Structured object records
━━━━━━━━━━━━━━━━
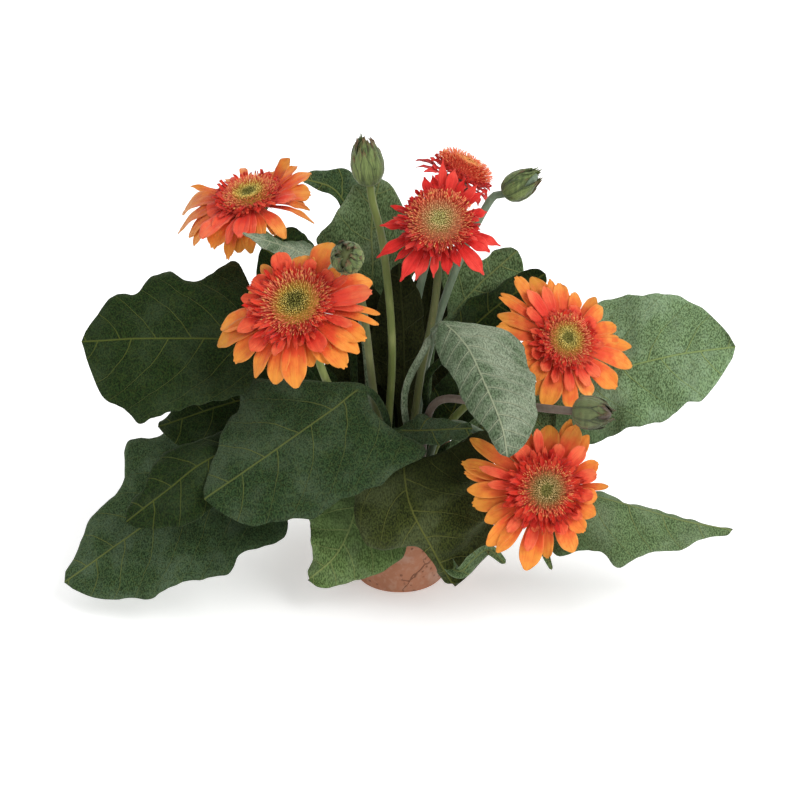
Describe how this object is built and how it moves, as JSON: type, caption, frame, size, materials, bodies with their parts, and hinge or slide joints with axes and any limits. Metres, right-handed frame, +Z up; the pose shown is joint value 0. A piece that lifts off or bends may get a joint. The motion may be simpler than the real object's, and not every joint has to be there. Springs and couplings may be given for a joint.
{
  "type": "potted gerbera",
  "caption": "Potted gerbera with velvety lobed leaves, orange and red double blooms and closed buds on tall stems, in a tapered terracotta pot.",
  "frame": {"origin": "middle of the pot's foot, on the surface that the pot stands on", "axes": "+Z up, -Y towards the side that the picture shows, +X along the plant's widest spread, to the picture's right"},
  "size_m": [0.504, 0.2362, 0.3512],
  "materials": {
    "leaf_dark": "velvety dark green",
    "leaf_mid": "velvety mid green",
    "leaf_pale": "velvety pale sage",
    "petal_orange": "matte orange",
    "petal_coral": "matte coral",
    "petal_red": "matte red",
    "disc_gold": "fine gold florets",
    "disc_red": "fine orange and red florets",
    "stem_green": "matte green",
    "bud_green": "matte green with dry brown tips",
    "terracotta": "unglazed, worn",
    "soil_brown": "crumbly potting mix"
  },
  "bodies": {
    "root": {"pot": "terracotta", "soil": "soil_brown", "leaf_left_high": "leaf_dark", "leaf_left_low": "leaf_dark", "leaf_front_big": "leaf_dark", "leaf_back_centre": "leaf_dark", "leaf_back_left_tip": "leaf_dark", "leaf_left_dark_high": "leaf_dark", "leaf_right_back_dark": "leaf_dark", "leaf_inner_left": "leaf_dark", "leaf_inner_dark": "leaf_dark", "leaf_back_right": "leaf_dark", "leaf_back_low_left": "leaf_dark", "leaf_left_fold": "leaf_mid", "leaf_left_grey": "leaf_mid", "leaf_front_light": "leaf_mid", "leaf_front_drape": "leaf_mid", "leaf_right_high": "leaf_mid", "leaf_right_low": "leaf_mid", "leaf_right_back_grey": "leaf_mid", "leaf_inner_right": "leaf_mid", "leaf_inner_green": "leaf_mid", "leaf_inner_front": "leaf_mid", "leaf_back_left": "leaf_mid", "leaf_back_low_right": "leaf_mid", "leaf_centre_pale": "leaf_pale", "leaf_left_pale_fold": "leaf_pale", "bloom_1_stem": "stem_green", "bloom_1_rays": "petal_orange", "bloom_1_inner_rays": "petal_coral", "bloom_1_disc": "disc_gold", "bloom_2_stem": "stem_green", "bloom_2_rays": "petal_orange", "bloom_2_inner_rays": "petal_coral", "bloom_2_disc": "disc_gold", "bloom_3_stem": "stem_green", "bloom_3_rays": "petal_red", "bloom_3_inner_rays": "petal_red", "bloom_3_disc": "disc_red", "bloom_4_stem": "stem_green", "bloom_4_rays": "petal_red", "bloom_4_inner_rays": "petal_red", "bloom_4_disc": "disc_red", "bloom_5_stem": "stem_green", "bloom_5_rays": "petal_orange", "bloom_5_inner_rays": "petal_coral", "bloom_5_disc": "disc_gold", "bloom_6_stem": "stem_green", "bloom_6_rays": "petal_orange", "bloom_6_inner_rays": "petal_coral", "bloom_6_disc": "disc_gold", "bud_1": "bud_green", "bud_2": "bud_green", "bud_3": "bud_green", "bud_4": "bud_green"}
  },
  "joints": []
}
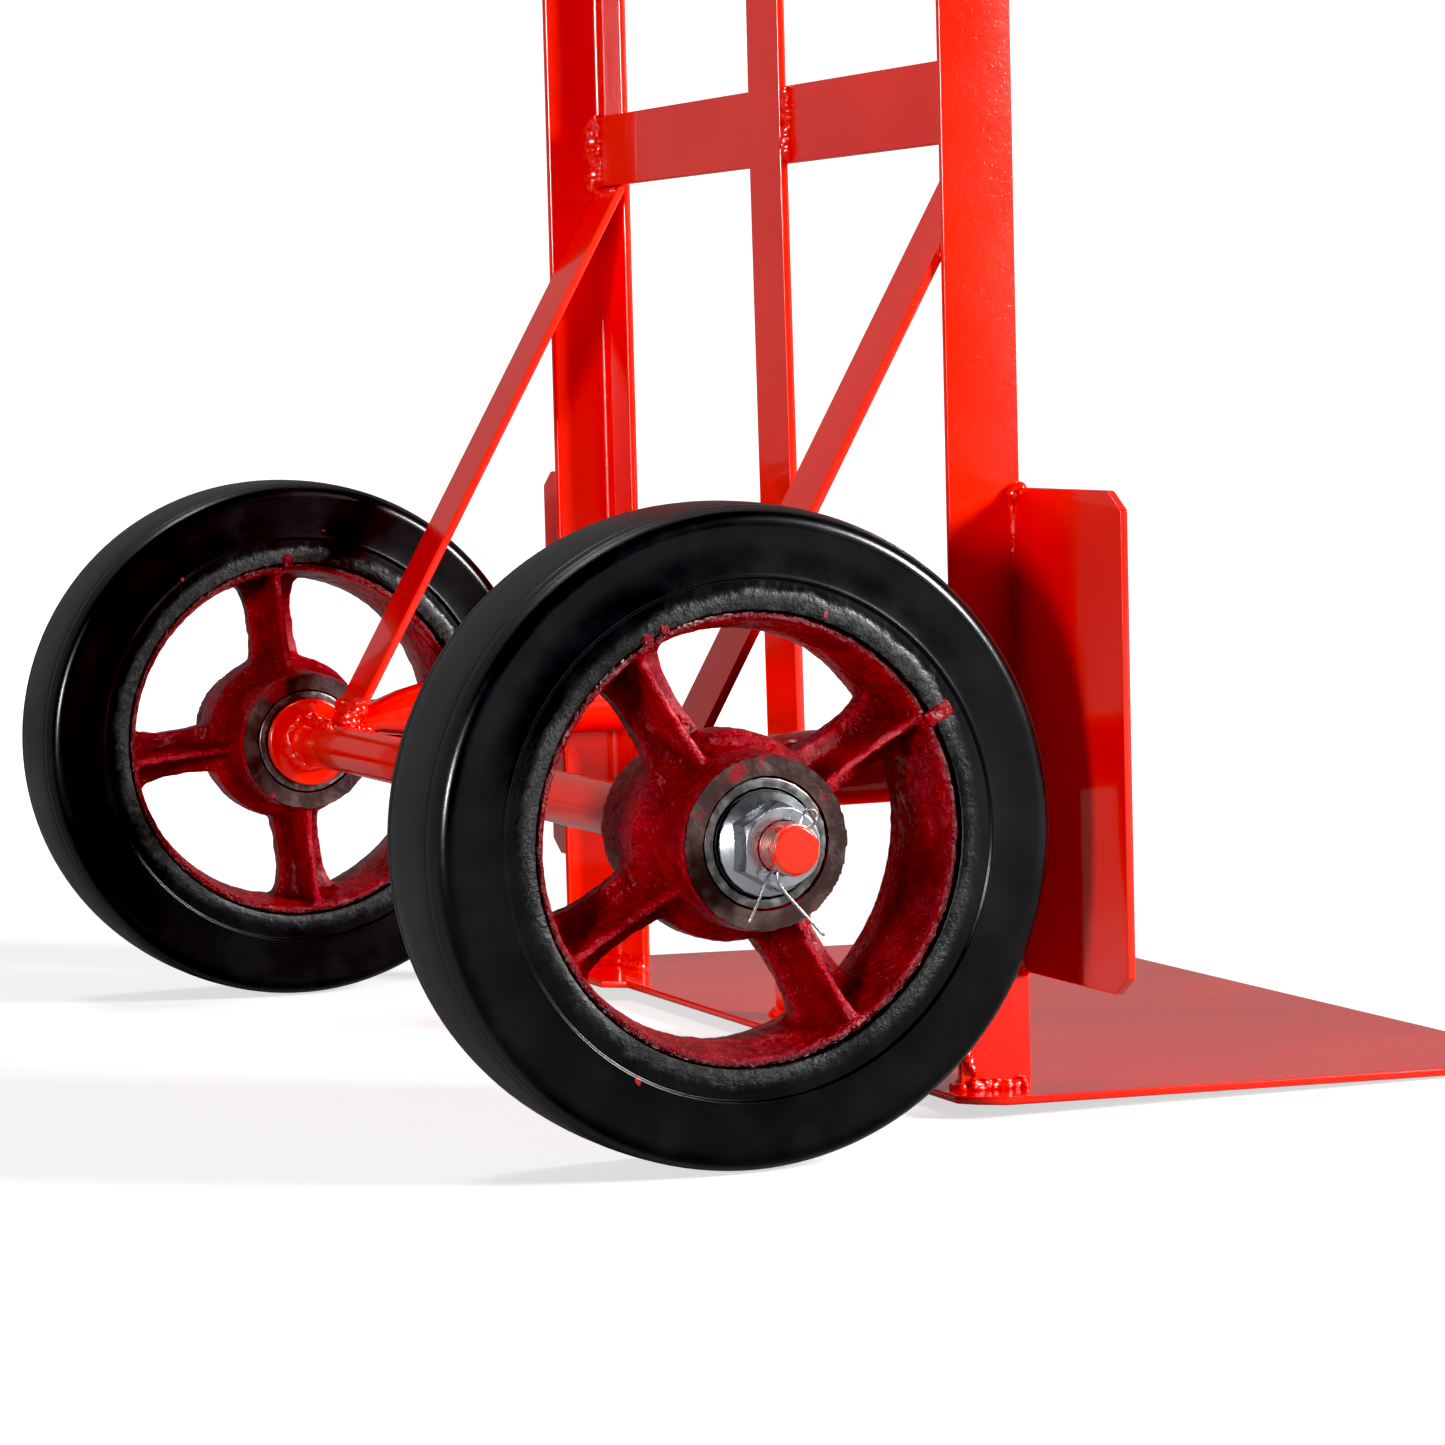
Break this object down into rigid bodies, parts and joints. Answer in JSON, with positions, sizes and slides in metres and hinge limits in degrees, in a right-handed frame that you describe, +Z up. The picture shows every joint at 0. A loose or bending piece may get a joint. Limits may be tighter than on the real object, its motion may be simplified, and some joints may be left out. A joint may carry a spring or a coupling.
{
  "type": "hand truck",
  "caption": "Welded angle-iron hand truck: upright frame with toe plate, wheel guards, braces to a fixed axle, spoked cast wheels with solid rubber tyres, and bent tube handles.",
  "frame": {"origin": "on the floor, in the middle of the footprint from the toe plate's front edge to the back of the tyres", "axes": "+Z up; X along the axle, +X to the operator's left; -Y towards the load and the toe plate"},
  "size_m": [0.58, 0.42, 1.2862],
  "materials": {
    "frame_paint": "gloss orange-red enamel",
    "wheel_paint": "gloss dark red paint over a sand casting",
    "tyre_rubber": "solid moulded rubber",
    "zinc": "bright zinc plate",
    "bearing_steel": "ground steel",
    "seal_rubber": "matt black",
    "grip_rubber": "matt black"
  },
  "bodies": {
    "frame": {"axle": "frame_paint", "axle_shoulder_left": "frame_paint", "axle_shoulder_right": "frame_paint", "axle_stub_left": "frame_paint", "axle_stub_right": "frame_paint", "bearing_inner_race_left_inner": "bearing_steel", "bearing_inner_race_left_outer": "bearing_steel", "bearing_inner_race_right_inner": "bearing_steel", "bearing_inner_race_right_outer": "bearing_steel", "brace_left": "frame_paint", "brace_right": "frame_paint", "centre_strap": "frame_paint", "cotter_pin_left": "zinc", "cotter_pin_right": "zinc", "crossbar_lower": "frame_paint", "crossbar_middle": "frame_paint", "crossbar_top": "frame_paint", "crossbar_upper": "frame_paint", "flange_nut_left": "zinc", "flange_nut_right": "zinc", "grip_left": "grip_rubber", "grip_right": "grip_rubber", "handle_left": "frame_paint", "handle_right": "frame_paint", "hub_spacer_left": "bearing_steel", "hub_spacer_right": "bearing_steel", "rail_left": "frame_paint", "rail_right": "frame_paint", "toe_plate": "frame_paint", "wheel_guard_left": "frame_paint", "wheel_guard_right": "frame_paint"},
    "wheel_left": {"bearing_balls_left_inner": "bearing_steel", "bearing_balls_left_outer": "bearing_steel", "bearing_outer_race_left_inner": "bearing_steel", "bearing_outer_race_left_outer": "bearing_steel", "bearing_seal_left_inner": "seal_rubber", "bearing_seal_left_outer": "seal_rubber", "tyre_left": "tyre_rubber", "wheel_casting_left": "wheel_paint"},
    "wheel_right": {"bearing_balls_right_inner": "bearing_steel", "bearing_balls_right_outer": "bearing_steel", "bearing_outer_race_right_inner": "bearing_steel", "bearing_outer_race_right_outer": "bearing_steel", "bearing_seal_right_inner": "seal_rubber", "bearing_seal_right_outer": "seal_rubber", "tyre_right": "tyre_rubber", "wheel_casting_right": "wheel_paint"}
  },
  "joints": [
    {"name": "wheel_left_spin", "type": "hinge", "parent": "frame", "child": "wheel_left", "pos_m": [0.2318, 0.1084, 0.1016], "axis": [1, 0, 0], "continuous": true},
    {"name": "wheel_right_spin", "type": "hinge", "parent": "frame", "child": "wheel_right", "pos_m": [-0.2318, 0.1084, 0.1016], "axis": [1, 0, 0], "continuous": true}
  ]
}
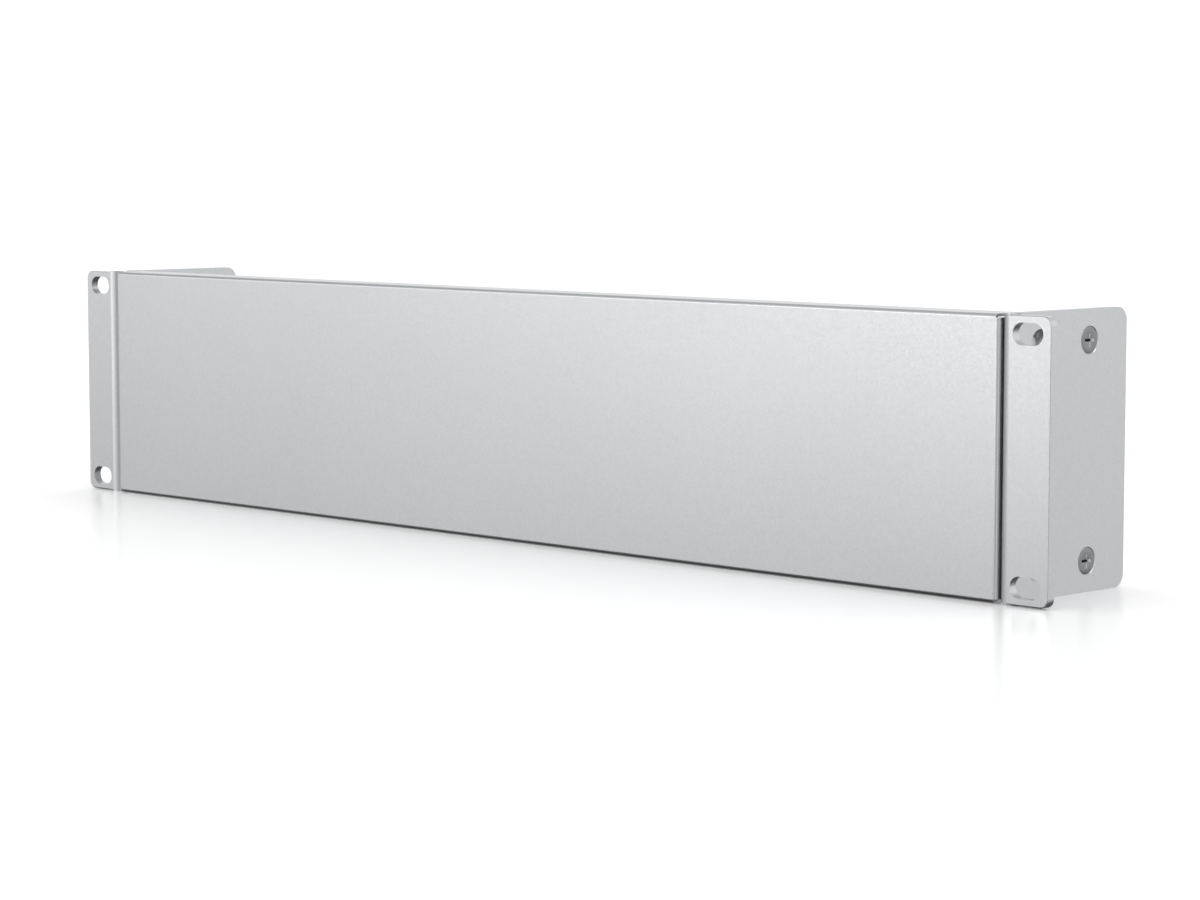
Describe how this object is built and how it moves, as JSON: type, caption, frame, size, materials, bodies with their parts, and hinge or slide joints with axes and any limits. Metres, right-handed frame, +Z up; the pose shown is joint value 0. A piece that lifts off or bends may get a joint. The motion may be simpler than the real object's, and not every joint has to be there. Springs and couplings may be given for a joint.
{
  "type": "rack blanking panel",
  "caption": "Blank front panel for a nineteen-inch rack: a shallow folded pan held by screws between two folded ears with oblong rack slots.",
  "frame": {"origin": "centre of the four rack slots, on the plane where the ears' flanges meet the rack rails", "axes": "+X across the rack to the right as seen from the front, +Y back into the rack, +Z up"},
  "size_m": [0.4826, 0.06, 0.088],
  "materials": {
    "silver_coat": "fine satin silver coat over folded steel sheet",
    "screw_steel": "satin grey plated steel"
  },
  "bodies": {
    "root": {"fascia_pan": "silver_coat", "left_ear": "silver_coat", "right_ear": "silver_coat", "left_upper_screw": "screw_steel", "left_lower_screw": "screw_steel", "right_upper_screw": "screw_steel", "right_lower_screw": "screw_steel"}
  },
  "joints": []
}
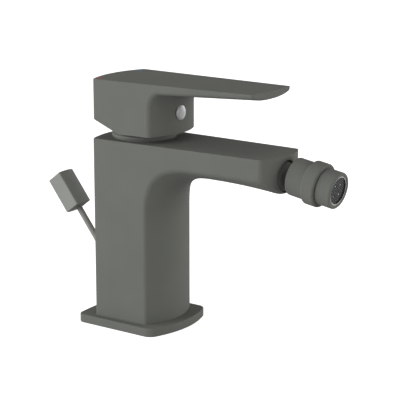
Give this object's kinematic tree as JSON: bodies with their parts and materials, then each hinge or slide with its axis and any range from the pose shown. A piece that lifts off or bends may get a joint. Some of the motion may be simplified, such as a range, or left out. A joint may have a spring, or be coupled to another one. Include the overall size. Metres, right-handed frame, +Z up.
━━━━━━━━━━━━━━━━
What the task asks: Return each line from the material above exactly, but not the pictures.

Response:
Describe how this object is built and how it moves, as JSON: type, caption, frame, size, materials, bodies with their parts, and hinge or slide joints with axes and any limits. Metres, right-handed frame, +Z up; the pose shown is joint value 0. A piece that lifts off or bends may get a joint. The motion may be simpler than the real object's, and not every joint has to be there. Springs and couplings may be given for a joint.
{
  "type": "potted gerbera",
  "caption": "Potted gerbera with velvety lobed leaves, orange and red double blooms and closed buds on tall stems, in a tapered terracotta pot.",
  "frame": {"origin": "middle of the pot's foot, on the surface that the pot stands on", "axes": "+Z up, -Y towards the side that the picture shows, +X along the plant's widest spread, to the picture's right"},
  "size_m": [0.504, 0.2362, 0.3512],
  "materials": {
    "leaf_dark": "velvety dark green",
    "leaf_mid": "velvety mid green",
    "leaf_pale": "velvety pale sage",
    "petal_orange": "matte orange",
    "petal_coral": "matte coral",
    "petal_red": "matte red",
    "disc_gold": "fine gold florets",
    "disc_red": "fine orange and red florets",
    "stem_green": "matte green",
    "bud_green": "matte green with dry brown tips",
    "terracotta": "unglazed, worn",
    "soil_brown": "crumbly potting mix"
  },
  "bodies": {
    "root": {"pot": "terracotta", "soil": "soil_brown", "leaf_left_high": "leaf_dark", "leaf_left_low": "leaf_dark", "leaf_front_big": "leaf_dark", "leaf_back_centre": "leaf_dark", "leaf_back_left_tip": "leaf_dark", "leaf_left_dark_high": "leaf_dark", "leaf_right_back_dark": "leaf_dark", "leaf_inner_left": "leaf_dark", "leaf_inner_dark": "leaf_dark", "leaf_back_right": "leaf_dark", "leaf_back_low_left": "leaf_dark", "leaf_left_fold": "leaf_mid", "leaf_left_grey": "leaf_mid", "leaf_front_light": "leaf_mid", "leaf_front_drape": "leaf_mid", "leaf_right_high": "leaf_mid", "leaf_right_low": "leaf_mid", "leaf_right_back_grey": "leaf_mid", "leaf_inner_right": "leaf_mid", "leaf_inner_green": "leaf_mid", "leaf_inner_front": "leaf_mid", "leaf_back_left": "leaf_mid", "leaf_back_low_right": "leaf_mid", "leaf_centre_pale": "leaf_pale", "leaf_left_pale_fold": "leaf_pale", "bloom_1_stem": "stem_green", "bloom_1_rays": "petal_orange", "bloom_1_inner_rays": "petal_coral", "bloom_1_disc": "disc_gold", "bloom_2_stem": "stem_green", "bloom_2_rays": "petal_orange", "bloom_2_inner_rays": "petal_coral", "bloom_2_disc": "disc_gold", "bloom_3_stem": "stem_green", "bloom_3_rays": "petal_red", "bloom_3_inner_rays": "petal_red", "bloom_3_disc": "disc_red", "bloom_4_stem": "stem_green", "bloom_4_rays": "petal_red", "bloom_4_inner_rays": "petal_red", "bloom_4_disc": "disc_red", "bloom_5_stem": "stem_green", "bloom_5_rays": "petal_orange", "bloom_5_inner_rays": "petal_coral", "bloom_5_disc": "disc_gold", "bloom_6_stem": "stem_green", "bloom_6_rays": "petal_orange", "bloom_6_inner_rays": "petal_coral", "bloom_6_disc": "disc_gold", "bud_1": "bud_green", "bud_2": "bud_green", "bud_3": "bud_green", "bud_4": "bud_green"}
  },
  "joints": []
}
Break this object down into rigid bodies, parts and joints. Answer in JSON, with positions, sizes and slides in metres and hinge limits in degrees, in a right-handed frame that you describe, +Z up. The picture shows every joint at 0. A loose or bending piece may get a joint. Limits may be tighter than on the real object, its motion may be simplified, and some joints may be left out. A joint may carry a spring or a coupling.
{
  "type": "hand truck",
  "caption": "Welded angle-iron hand truck: upright frame with toe plate, wheel guards, braces to a fixed axle, spoked cast wheels with solid rubber tyres, and bent tube handles.",
  "frame": {"origin": "on the floor, in the middle of the footprint from the toe plate's front edge to the back of the tyres", "axes": "+Z up; X along the axle, +X to the operator's left; -Y towards the load and the toe plate"},
  "size_m": [0.58, 0.42, 1.2862],
  "materials": {
    "frame_paint": "gloss orange-red enamel",
    "wheel_paint": "gloss dark red paint over a sand casting",
    "tyre_rubber": "solid moulded rubber",
    "zinc": "bright zinc plate",
    "bearing_steel": "ground steel",
    "seal_rubber": "matt black",
    "grip_rubber": "matt black"
  },
  "bodies": {
    "frame": {"axle": "frame_paint", "axle_shoulder_left": "frame_paint", "axle_shoulder_right": "frame_paint", "axle_stub_left": "frame_paint", "axle_stub_right": "frame_paint", "bearing_inner_race_left_inner": "bearing_steel", "bearing_inner_race_left_outer": "bearing_steel", "bearing_inner_race_right_inner": "bearing_steel", "bearing_inner_race_right_outer": "bearing_steel", "brace_left": "frame_paint", "brace_right": "frame_paint", "centre_strap": "frame_paint", "cotter_pin_left": "zinc", "cotter_pin_right": "zinc", "crossbar_lower": "frame_paint", "crossbar_middle": "frame_paint", "crossbar_top": "frame_paint", "crossbar_upper": "frame_paint", "flange_nut_left": "zinc", "flange_nut_right": "zinc", "grip_left": "grip_rubber", "grip_right": "grip_rubber", "handle_left": "frame_paint", "handle_right": "frame_paint", "hub_spacer_left": "bearing_steel", "hub_spacer_right": "bearing_steel", "rail_left": "frame_paint", "rail_right": "frame_paint", "toe_plate": "frame_paint", "wheel_guard_left": "frame_paint", "wheel_guard_right": "frame_paint"},
    "wheel_left": {"bearing_balls_left_inner": "bearing_steel", "bearing_balls_left_outer": "bearing_steel", "bearing_outer_race_left_inner": "bearing_steel", "bearing_outer_race_left_outer": "bearing_steel", "bearing_seal_left_inner": "seal_rubber", "bearing_seal_left_outer": "seal_rubber", "tyre_left": "tyre_rubber", "wheel_casting_left": "wheel_paint"},
    "wheel_right": {"bearing_balls_right_inner": "bearing_steel", "bearing_balls_right_outer": "bearing_steel", "bearing_outer_race_right_inner": "bearing_steel", "bearing_outer_race_right_outer": "bearing_steel", "bearing_seal_right_inner": "seal_rubber", "bearing_seal_right_outer": "seal_rubber", "tyre_right": "tyre_rubber", "wheel_casting_right": "wheel_paint"}
  },
  "joints": [
    {"name": "wheel_left_spin", "type": "hinge", "parent": "frame", "child": "wheel_left", "pos_m": [0.2318, 0.1084, 0.1016], "axis": [1, 0, 0], "continuous": true},
    {"name": "wheel_right_spin", "type": "hinge", "parent": "frame", "child": "wheel_right", "pos_m": [-0.2318, 0.1084, 0.1016], "axis": [1, 0, 0], "continuous": true}
  ]
}
Describe how this object is built and how it moves, as JSON: type, caption, frame, size, materials, bodies with their parts, and hinge or slide joints with axes and any limits. Metres, right-handed frame, +Z up; the pose shown is joint value 0. A piece that lifts off or bends may get a joint. The motion may be simpler than the real object's, and not every joint has to be there. Springs and couplings may be given for a joint.
{
  "type": "rack blanking panel",
  "caption": "Blank front panel for a nineteen-inch rack: a shallow folded pan held by screws between two folded ears with oblong rack slots.",
  "frame": {"origin": "centre of the four rack slots, on the plane where the ears' flanges meet the rack rails", "axes": "+X across the rack to the right as seen from the front, +Y back into the rack, +Z up"},
  "size_m": [0.4826, 0.06, 0.088],
  "materials": {
    "silver_coat": "fine satin silver coat over folded steel sheet",
    "screw_steel": "satin grey plated steel"
  },
  "bodies": {
    "root": {"fascia_pan": "silver_coat", "left_ear": "silver_coat", "right_ear": "silver_coat", "left_upper_screw": "screw_steel", "left_lower_screw": "screw_steel", "right_upper_screw": "screw_steel", "right_lower_screw": "screw_steel"}
  },
  "joints": []
}
Give this object's kinematic tree as JSON: bodies with their parts and materials, then each hinge or slide with its axis and any range from the pose shown. A piece that lifts off or bends may get a joint. Some of the motion may be simplified, such as a range, or left out. A joint may have a spring, or be coupled to another one. Include the overall size. Metres, right-handed frame, +Z up.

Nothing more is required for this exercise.